1. Move from feelings to facts: When you are faced with a negative situation, we immediately
focus on how we feel. It is beneficial to us to focus on the facts, move your mind from who did,
what they did, how you feel. Instead think of the facts towards the facts; what has happened,
what to watch out for, how can it be fixed. This will right away take you from a helpless victim
state of mind towards a creative problem solver attitude.

2. Be realistic and accept the situation. Many times, when something unexpected or negative
happens, we tend to feel this is not true, nothing bad can happen to me. Sometimes we also feel
like blaming others for what has happened. These are all true and natural reactions. However, we
do not have to dwell on it. The sooner we pick ourselves up and get ready to accept the reality,
the closer we get to finding a solution.

3. A deep belief that life is meaningful and current feelings of negativity is just a passing phase.
Sometimes negative situations can give a feeling of devastation and may seem like nothing else is
important and what is important has turned negative. Always remember there is a lot more to
life, a deeper meaning. The negative feeling and dissatisfaction are a passing phase. Believe you
are only getting stronger and wiser by facing different situations and solving them.

4. Willingness to improvise and make it better than before. When faced with tough situation, people
who are brave and mentally strong not only find a way to get out of their current situation,
but also create a plan to make the future better for themselves and others around them. When
you create a plan, think of what else to do, how can you make it even better. The ideas can excite
you and give a new sense of meaning to take it forward.

How to build resilience?

1 Talk to yourself, positive affirmation: Try to look at the bright side of the situation. Give
yourself positive affirmative talk. Tell yourself you can get through this. Tell yourself there is a
better approach and you will just have to find it. If people are always successful and right, no one
will learn or invent anything in life. Treat every unsuccessful situation as a learning opportunity.
Tell yourself, “I may not have succeeded yet but I know how this works, I know the process, I
understand the mechanism, I know the people who I can approach for help”. optimistic attitude.
2 Retrain your brain: In extreme cases, you may have to start all over with a very different
approach. As we saw in Steve Job’s case, he had to leave everything he had build as a company
behind and start all over from scratch. The moral is, to never give up. Remember to stay positive
even in extreme situations. Have confidence in yourself. Systematically try to think through what
can be done to get it right. Who can help, can someone coach or mentor you? Do you need to
learn a skill or two to make it better?

Whenever we get so upset that we say or do something we later regret, the trigger for the fightor-
flight response.
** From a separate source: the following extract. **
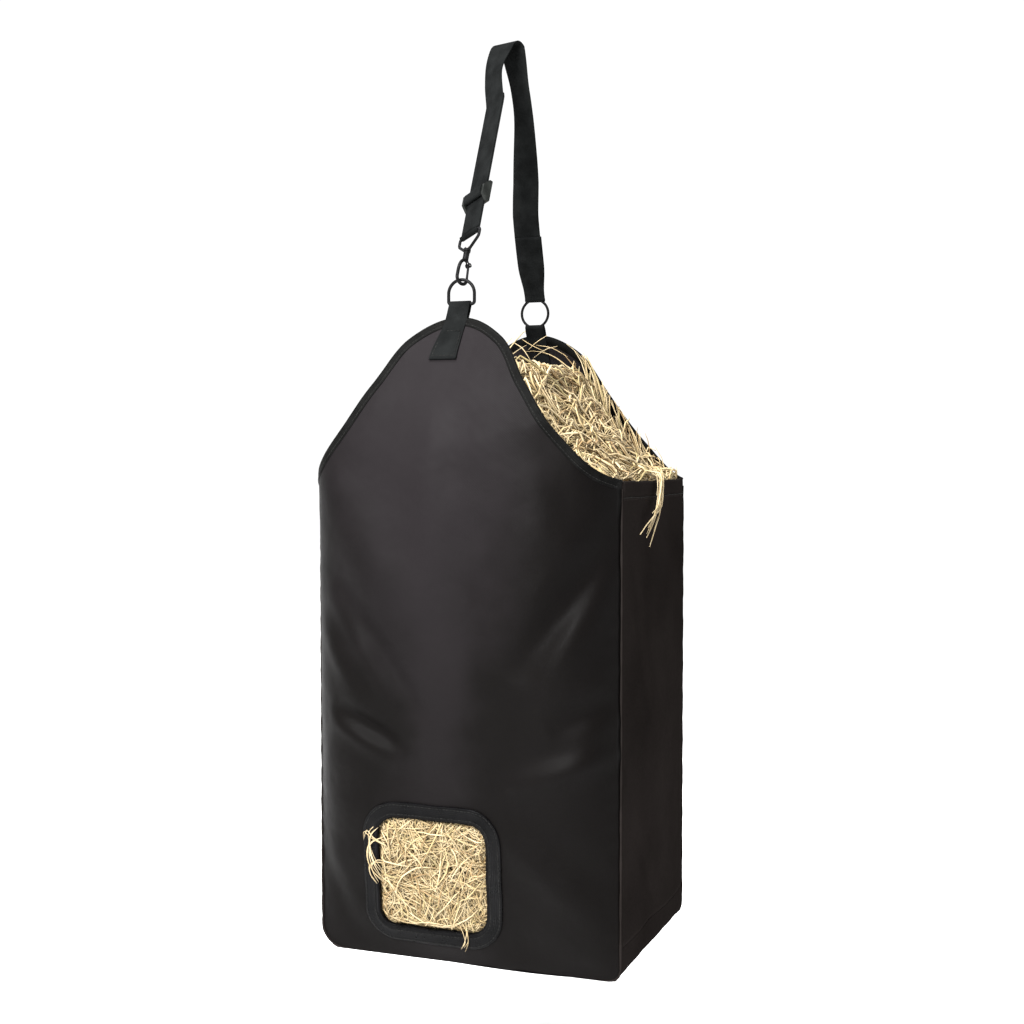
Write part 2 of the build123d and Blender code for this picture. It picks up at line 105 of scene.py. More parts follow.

When you find yourself wanting to say or do in the spur of the moment, catch
yourself and take a brief pause. Rethink if what you are about to say or do will make the situation
better or make it worse. If the answer is, that it will make it even worse, stop yourself from doing
it. Give yourself time to cool down. Think again logically and plan the net steps.

Strengthen your resilience

Research have shown that regular and repeated practice of 20-30 mins of meditation, combined with
strengthening the resilience listed below, can help you manage daily stressful situation with relative
ease.

Build up your positivity list. To help boost resilience, every time you have an actual positive interactions,
events, and memories, times you helped others, supported a cause, took care of your pet, helped a friend
or sibling with their homework, make a note of it. Write them down in a book or digitally into a
spreadsheet. Over time the positive list adds up. These positive interactions can be very simple but made
you happy, provided a sense of achievement.

When you feel down, look at the list of good interactions you had, nice things you did to someone. It is
sure to boost your spirits and cheer you up.

Circle of Positivity. Positivity is socially contagious. how happiness depends not just on our own choices
and actions, but also on those of people around us. When we are more positive ourselves, we encourage
others to do the same, and this in turn creates a virtuous positive feedback loop, and our own resilience
is increased and strengthened by the actions of others.
You can gradually increase your influence by expanding the circle of positivity from home to friends in the
school, sports club and other activities you are involved in.
Resilience is about how you recharge, not how you endure Lastly, a good healthy diet and exercise with
enough rest boosts resilience. Keeping up with daily study and chores routine and finishing the tasks
without procrastination leaves you free of guilt and a sense of accomplishment.

• When tasks are not carried over stress will not build up.
• Remember that everyone face failure sometime or another in life. Use it as learning experience.
• Never give up on yourself, never give up hope. Go back and try again or try something different.